To track disk usage over time, enable monitoring using one of the following options, depending on your deployment type:
- (Recommended) Enable AutoOps.
- Enable logs and metrics. When logs and metrics are enabled, monitoring information is visible on Kibana's Stack Monitoring page. You can also enable the Disk usage threshold alert to be notified about potential issues.
- From your deployment menu, view the Performance page's disk usage chart.
- (Recommended) Enable AutoOps.
- Enable Elasticsearch monitoring. When logs and metrics are enabled, monitoring information is visible on Kibana's Stack Monitoring page. You can also enable the Disk usage threshold alert to be notified about potential issues.
To verify that shards are moving off the affected node until it falls below high watermark, use the following Elasticsearch APIs:
Cluster health status API to check
relocating_shards.GET _cluster/healthCAT recovery API to check the count of recovering shards and their migrated
bpbytes percent oftbtotal bytes.GET _cat/recovery?v=true&expand_wildcards=all&active_only=true&h=time,tb,bp,top,ty,st,snode,tnode,idx,sh&s=time:desc
If shards remain on the node keeping it above high watermark, use the following Elasticsearch APIs:
CAT shards API to determine which shards are hosted on the node.

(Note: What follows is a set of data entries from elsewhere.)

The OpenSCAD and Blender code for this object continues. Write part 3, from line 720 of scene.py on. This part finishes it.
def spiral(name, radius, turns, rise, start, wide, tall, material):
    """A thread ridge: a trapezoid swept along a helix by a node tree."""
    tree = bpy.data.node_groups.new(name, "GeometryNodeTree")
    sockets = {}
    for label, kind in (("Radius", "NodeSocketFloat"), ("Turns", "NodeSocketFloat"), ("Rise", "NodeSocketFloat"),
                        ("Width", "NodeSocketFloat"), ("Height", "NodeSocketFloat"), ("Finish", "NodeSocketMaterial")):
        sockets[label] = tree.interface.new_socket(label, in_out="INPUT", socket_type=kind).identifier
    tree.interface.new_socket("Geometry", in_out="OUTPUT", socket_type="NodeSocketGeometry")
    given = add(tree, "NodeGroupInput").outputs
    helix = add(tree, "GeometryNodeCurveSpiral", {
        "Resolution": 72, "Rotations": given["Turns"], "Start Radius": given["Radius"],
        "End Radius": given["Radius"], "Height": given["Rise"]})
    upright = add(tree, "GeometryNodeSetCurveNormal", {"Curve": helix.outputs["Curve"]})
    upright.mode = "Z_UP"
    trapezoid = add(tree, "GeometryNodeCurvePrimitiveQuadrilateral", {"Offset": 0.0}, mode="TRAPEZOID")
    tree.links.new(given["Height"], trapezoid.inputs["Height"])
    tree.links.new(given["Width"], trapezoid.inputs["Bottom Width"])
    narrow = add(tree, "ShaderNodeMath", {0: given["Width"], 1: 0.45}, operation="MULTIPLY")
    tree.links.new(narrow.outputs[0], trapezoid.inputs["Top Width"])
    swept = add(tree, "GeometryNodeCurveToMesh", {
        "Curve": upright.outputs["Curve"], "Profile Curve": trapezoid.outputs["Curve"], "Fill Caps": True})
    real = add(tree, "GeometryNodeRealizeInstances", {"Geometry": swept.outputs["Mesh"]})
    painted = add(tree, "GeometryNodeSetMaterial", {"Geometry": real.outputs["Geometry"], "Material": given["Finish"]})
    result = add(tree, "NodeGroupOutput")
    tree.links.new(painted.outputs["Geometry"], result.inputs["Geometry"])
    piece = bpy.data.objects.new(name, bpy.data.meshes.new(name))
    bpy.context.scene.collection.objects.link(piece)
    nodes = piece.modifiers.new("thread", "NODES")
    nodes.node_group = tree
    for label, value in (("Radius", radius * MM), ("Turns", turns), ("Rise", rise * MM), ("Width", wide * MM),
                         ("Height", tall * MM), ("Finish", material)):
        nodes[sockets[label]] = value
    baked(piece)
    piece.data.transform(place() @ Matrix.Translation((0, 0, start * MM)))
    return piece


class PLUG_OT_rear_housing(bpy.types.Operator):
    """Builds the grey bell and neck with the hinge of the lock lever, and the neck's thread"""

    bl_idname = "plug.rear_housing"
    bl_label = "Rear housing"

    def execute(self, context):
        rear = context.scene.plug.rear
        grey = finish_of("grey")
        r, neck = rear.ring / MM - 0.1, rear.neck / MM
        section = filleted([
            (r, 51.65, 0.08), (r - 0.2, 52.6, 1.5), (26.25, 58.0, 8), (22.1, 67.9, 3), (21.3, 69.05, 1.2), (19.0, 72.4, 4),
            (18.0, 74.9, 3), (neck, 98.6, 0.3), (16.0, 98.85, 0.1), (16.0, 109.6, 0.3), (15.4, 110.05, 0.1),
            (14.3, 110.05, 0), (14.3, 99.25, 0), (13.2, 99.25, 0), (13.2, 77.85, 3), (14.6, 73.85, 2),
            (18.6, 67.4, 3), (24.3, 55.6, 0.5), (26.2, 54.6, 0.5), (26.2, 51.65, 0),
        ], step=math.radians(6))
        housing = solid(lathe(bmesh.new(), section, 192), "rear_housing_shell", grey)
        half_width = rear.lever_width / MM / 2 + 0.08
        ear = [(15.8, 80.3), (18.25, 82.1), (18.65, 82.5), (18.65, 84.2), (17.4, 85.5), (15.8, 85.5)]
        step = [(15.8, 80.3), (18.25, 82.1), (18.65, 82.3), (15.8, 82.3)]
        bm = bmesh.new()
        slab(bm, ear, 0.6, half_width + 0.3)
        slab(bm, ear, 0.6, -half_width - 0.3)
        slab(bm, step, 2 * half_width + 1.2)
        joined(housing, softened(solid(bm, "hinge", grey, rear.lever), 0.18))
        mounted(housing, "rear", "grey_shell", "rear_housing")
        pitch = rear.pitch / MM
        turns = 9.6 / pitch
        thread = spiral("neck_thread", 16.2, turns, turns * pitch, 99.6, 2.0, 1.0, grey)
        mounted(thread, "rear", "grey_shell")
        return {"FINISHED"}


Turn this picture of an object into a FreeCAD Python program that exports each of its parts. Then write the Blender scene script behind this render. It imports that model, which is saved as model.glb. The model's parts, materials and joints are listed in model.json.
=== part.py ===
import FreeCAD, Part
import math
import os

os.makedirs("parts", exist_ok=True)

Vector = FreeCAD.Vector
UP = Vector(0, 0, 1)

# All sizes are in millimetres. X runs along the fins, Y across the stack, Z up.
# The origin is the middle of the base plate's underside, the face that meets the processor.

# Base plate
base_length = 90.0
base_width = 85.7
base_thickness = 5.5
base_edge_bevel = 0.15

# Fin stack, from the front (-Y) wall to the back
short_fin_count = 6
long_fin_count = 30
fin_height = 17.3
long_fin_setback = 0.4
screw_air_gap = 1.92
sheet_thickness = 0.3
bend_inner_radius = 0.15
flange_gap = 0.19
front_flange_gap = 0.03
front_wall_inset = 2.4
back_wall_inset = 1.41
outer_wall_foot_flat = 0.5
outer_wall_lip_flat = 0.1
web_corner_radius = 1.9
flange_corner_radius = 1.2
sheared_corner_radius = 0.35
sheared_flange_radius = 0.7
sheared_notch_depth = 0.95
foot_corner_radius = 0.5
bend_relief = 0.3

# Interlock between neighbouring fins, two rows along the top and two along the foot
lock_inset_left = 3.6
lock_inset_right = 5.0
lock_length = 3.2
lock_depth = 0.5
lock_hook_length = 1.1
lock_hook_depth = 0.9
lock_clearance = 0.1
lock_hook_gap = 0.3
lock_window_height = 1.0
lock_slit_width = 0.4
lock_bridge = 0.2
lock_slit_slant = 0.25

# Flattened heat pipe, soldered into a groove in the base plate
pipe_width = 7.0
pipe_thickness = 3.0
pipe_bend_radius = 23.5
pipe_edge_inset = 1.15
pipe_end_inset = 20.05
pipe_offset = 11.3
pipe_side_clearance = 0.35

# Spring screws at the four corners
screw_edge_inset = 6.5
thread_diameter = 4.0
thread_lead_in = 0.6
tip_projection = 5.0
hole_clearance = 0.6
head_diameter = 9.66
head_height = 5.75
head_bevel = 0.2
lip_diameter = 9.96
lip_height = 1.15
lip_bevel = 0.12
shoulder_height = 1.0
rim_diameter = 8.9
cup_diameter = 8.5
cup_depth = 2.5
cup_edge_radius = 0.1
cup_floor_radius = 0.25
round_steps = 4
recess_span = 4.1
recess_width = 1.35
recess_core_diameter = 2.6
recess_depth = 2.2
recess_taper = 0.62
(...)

GET _cat/shards?v=trueCluster allocation explanation API to get an explanation for the chosen shard's allocation status.
GET _cluster/allocation/explain{ "index": "my-index-000001", "shard": 0, "primary": false }Refer to Using the cluster allocation API for troubleshooting for guidance on interpreting this output.

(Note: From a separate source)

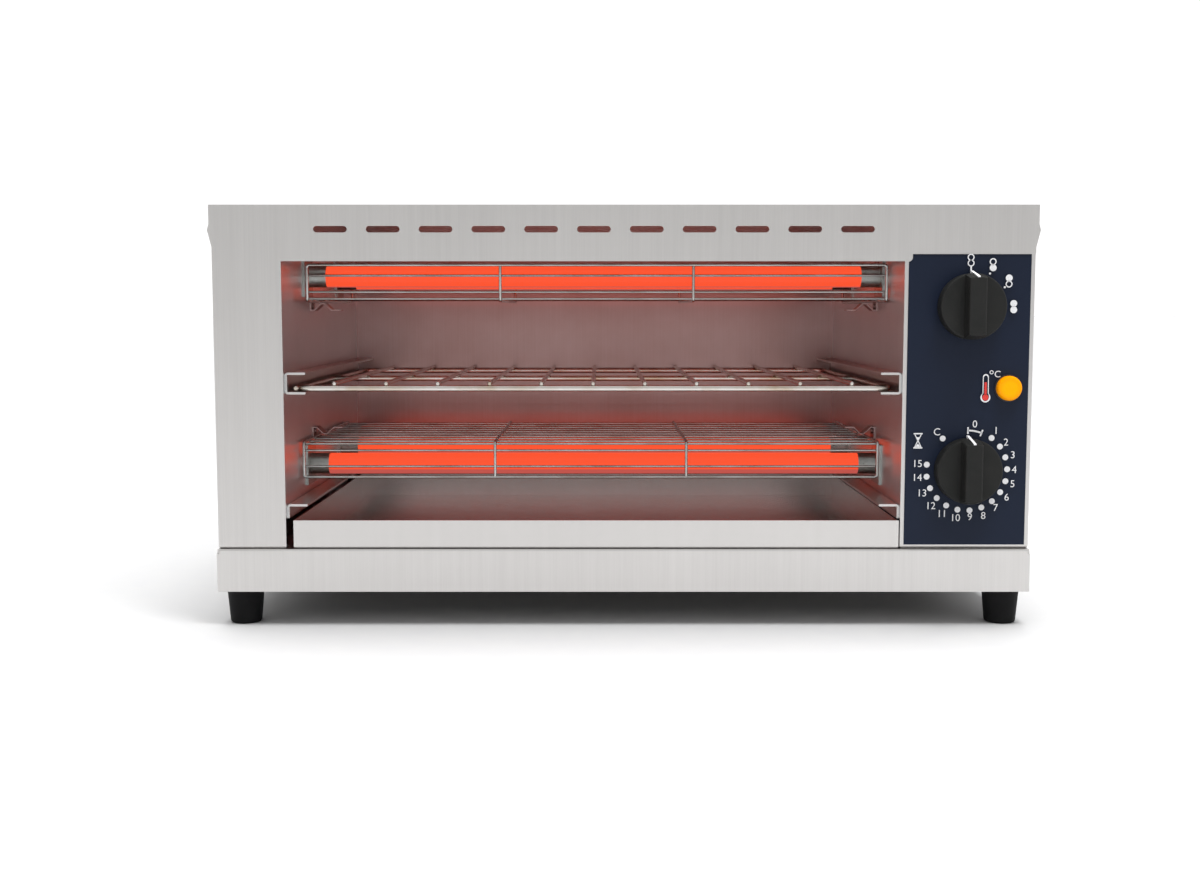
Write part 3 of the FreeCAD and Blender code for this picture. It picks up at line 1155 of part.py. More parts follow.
def make_knob(label, level):
    """Knob: a disc, a full-width tapered grip and a D-shaped bore in its hub."""
    body = new_body(label, "At.knob_x", "0", level)
    sketch = new_sketch(body, "YZ")
    draw_outline(sketch, [
        ("0", "0"),
        ("-Size.knob_length", "0"),
        ("-Size.knob_length", "Size.knob_diameter / 2 - Size.grip_slope"),
        ("-Size.knob_disc", "Size.knob_diameter / 2"),
        ("0", "Size.knob_diameter / 2"),
    ])
    turned = body.newObject("PartDesign::Revolution", label + "_turned")
    turned.Profile = sketch
    turned.ReferenceAxis = (sketch, ["H_Axis"])
    turned.Angle = 360
    doc.recompute()
    sketch = new_sketch(body, "XY", "-Size.knob_diameter")
    front, back = "-Size.knob_length - Size.knob_edge", "-Size.knob_disc"
    for side in SIDES:
        draw_outline(sketch, [
            (side + "Size.grip_width / 2", back),
            (side + "Size.knob_diameter", back),
            (side + "Size.knob_diameter", front),
            (side + "(Size.grip_width / 2 - Size.grip_draft)", front),
        ])
    cut_sketch(body, sketch, "2 * Size.knob_diameter")
    round_edges(body, edges_at(body, y="-Size.knob_length"), "Size.knob_edge")
    rims = [name for name in edges_at(body, y="-Size.knob_disc")
            if isinstance(body.Tip.Shape.getElement(name).Curve, Part.Circle)]
    round_edges(body, rims, "Size.knob_edge")
    hub = "Size.shaft_diameter + 2 * Size.knob_wall"
    sketch = new_sketch(body, "XZ")
    draw_circle(sketch, "0", "0", "Size.knob_diameter - 2 * Size.knob_wall")
    draw_circle(sketch, "0", "0", hub)
    cut_sketch(body, sketch, "Size.knob_hollow", False)
    sketch = new_sketch(body, "XZ")
    bore_radius = "(Size.shaft_diameter / 2 + Size.shaft_gap)"
    flat = "(Size.shaft_flat + Size.shaft_gap)"
    chord = "sqrt(%s ^ 2 - %s ^ 2)" % (bore_radius, flat)
    draw_stops(sketch, [(chord, flat, V(0, -value(bore_radius), 0), bore_radius), ("-" + chord, flat)])
    cut_sketch(body, sketch, "Size.shaft_in_knob + Size.running_gap", False)


def make_device_screws(label, level):
    """Low-head screws either side of a shaft, hidden by the knob."""
    body = new_body(label, "At.knob_x", "At.panel_front", level)
    places = [(offset, "0") for offset in DEVICE_SCREW_OFFSETS]
    discs(body, "XZ", "-Size.device_head_height", "Size.device_head_height", places, "Size.device_screw_head")
    discs(body, "XZ", "0", "Size.device_screw_length", places, "Size.device_screw_diameter")


def make_pilot_lamp():
    """Pilot lamp: ring, amber lens, body with terminals and nut."""
    ring = new_body("pilot_bezel", "At.pilot_x", "At.overlay_front", "At.pilot")
    sketch = new_sketch(ring, "XZ")
    draw_circle(sketch, "0", "0", "Size.bezel_diameter")
    draw_circle(sketch, "0", "0", "Size.lens_stem + 2 * Size.shaft_gap")
    raise_sketch(ring, sketch, "Size.bezel_height", False)
    lens = new_body("pilot_lens", "At.pilot_x", "At.overlay_front", "At.pilot")
    sketch = new_sketch(lens, "XZ", "-Size.bezel_height")
    draw_circle(sketch, "0", "0", "Size.lens_diameter")
    raise_sketch(lens, sketch, "Size.lens_height", False)
    round_edges(lens, edges_at(lens, y="-Size.bezel_height - Size.lens_height"), "Size.lens_edge")
    discs(lens, "XZ", "-Size.bezel_height", "Size.bezel_height + Size.overlay_sheet", [("0", "0")],
          "Size.lens_stem")
    lamp = new_body("pilot_body", "At.pilot_x", "At.panel_front", "At.pilot")
    discs(lamp, "XZ", "0", "Size.pilot_length", [("0", "0")], "Size.pilot_diameter")
    sketch = new_sketch(lamp, "XZ", "Size.pilot_length")
    for x in ("-Size.pilot_diameter / 4", "Size.pilot_diameter / 4"):
        draw_rectangle(sketch, x + " - Size.terminal_sheet / 2", "-Size.terminal_width / 2",
                       x + " + Size.terminal_sheet / 2", "Size.terminal_width / 2")
    raise_sketch(lamp, sketch, "Size.terminal_length")
    make_nuts("pilot_nut", "XZ", "At.panel_back", "Size.pilot_nut_height", [("At.pilot_x", "At.pilot")],
              "Size.pilot_nut_width", "Size.pilot_diameter + 2 * Size.shaft_gap")


# Supply side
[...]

You should normally wait for Elasticsearch to balance itself. If advanced users determine shards which should migrate off node faster, whether due to forecasted ingestion rate or existing disk usage, they might consider using the Reroute the cluster API to push their chosen shard to immediately rebalance to their determined target node.
To immediately restore write operations, you can temporarily increase disk watermarks and remove the write block.
PUT _cluster/settings
{
"persistent": {
"cluster.routing.allocation.disk.watermark.low": "90%",
"cluster.routing.allocation.disk.watermark.low.max_headroom": "100GB",
"cluster.routing.allocation.disk.watermark.high": "95%",
"cluster.routing.allocation.disk.watermark.high.max_headroom": "20GB",
"cluster.routing.allocation.disk.watermark.flood_stage": "97%",
"cluster.routing.allocation.disk.watermark.flood_stage.max_headroom": "5GB",
"cluster.routing.allocation.disk.watermark.flood_stage.frozen": "97%",
"cluster.routing.allocation.disk.watermark.flood_stage.frozen.max_headroom": "5GB"
}
}
PUT */_settings?expand_wildcards=all
{
"index.blocks.read_only_allow_delete": null
}
When a long-term solution is in place, to reset or reconfigure the disk watermarks:
PUT _cluster/settings
{
"persistent": {
"cluster.routing.allocation.disk.watermark.low": null,
"cluster.routing.allocation.disk.watermark.low.max_headroom": null,
"cluster.routing.allocation.disk.watermark.high": null,
"cluster.routing.allocation.disk.watermark.high.max_headroom": null,
"cluster.routing.allocation.disk.watermark.flood_stage": null,
"cluster.routing.allocation.disk.watermark.flood_stage.max_headroom": null,
"cluster.routing.allocation.disk.watermark.flood_stage.frozen": null,
"cluster.routing.allocation.disk.watermark.flood_stage.frozen.max_headroom": null
}
}
Elasticsearch recommends using default watermark settings. Advanced users can override the watermark thresholds and headroom but risk not giving enough disk for background processes such as force merge, not being right-sized to data ingestion rates vs index lifecycle management settings, and possibly disk is full errors if 100% disk is reached.
To resolve watermark errors permanently, perform one of the following actions:
- Horizontally scale nodes of the affected data tiers.
- Vertically scale existing nodes to increase disk space. Ensure nodes within a data tier are scaled to matching hardware profiles to avoid hot spotting.
- Delete indices using the delete index API, either permanently if the index isn’t needed, or temporarily to later restore from snapshot.
On Elastic Cloud Hosted and Elastic Cloud Enterprise, you might need to temporarily delete indices using the Elasticsearch API Console. This can resolve a status: red cluster health status, which blocks deployment changes. After resolving the issue, you can restore the indices from a snapshot. If you experience issues with this resolution flow, reach out to Elastic Support for assistance.
To reduce the likelihood of watermark errors:
- Enable Autoscaling to automatically adjust resources based on storage and performance needs.
- Implement more restrictive index lifecycle management policies to move data through data tiers sooner to help keep higher tiers' disk usage under control.
- Avoid a mix of overly large and small indices which can cause an unbalanced cluster. Refer to Size your shards.